For the past eight years, Malika Collins has been discovering her faith, learning how to publish a book and getting insight on how to manage her money — all in classes that cost her less than $50 a course.
Collins enrolls in PASCEP courses, community non-credit classes given through Temple University. For 40 years, PASCEP has provided low-cost continuing education classes for North Philadelphia residents and beyond.
“It gives you a wide variety of resources right in the community,” Collins said. “People can usually walk to class so they don’t have to worry about transportation. It’s also a way for professors to give back to the community.”
PASCEP, or Pan-African Studies Community Education Program, classes are taught by Temple professors and other volunteers. The topics offered range from certificate programs in grant writing and small business ownership to academic non-credit courses like American Sign Language and math to “of interest” classes like crocheting and yoga.

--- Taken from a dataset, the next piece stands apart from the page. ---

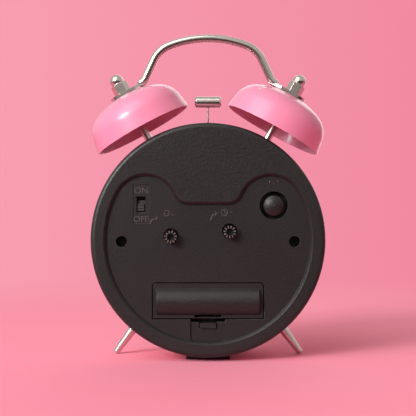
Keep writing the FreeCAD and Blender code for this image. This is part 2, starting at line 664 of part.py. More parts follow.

PASCEP is offering 55 courses this semester, said Director Ulicia Lawrence-Oladeinde. The base courses, she said, were chosen by late founder Annie D. Hyman, a Temple graduate who surveyed community members and created classes Temple-area residents said they wanted.
“As time goes on, things change. Classes also met the needs of advances in the decades,” Lawrence-Oladeinde said, noting new social media management and iPhone courses. “We are here, still alive and working for the community.”
Though PASCEP was the first of its kind in Philadelphia when it launched in 1975, the program has inspired other continuing education programs like The Learning Tree in Mt. Airy, Lawrence-Oladeinde said.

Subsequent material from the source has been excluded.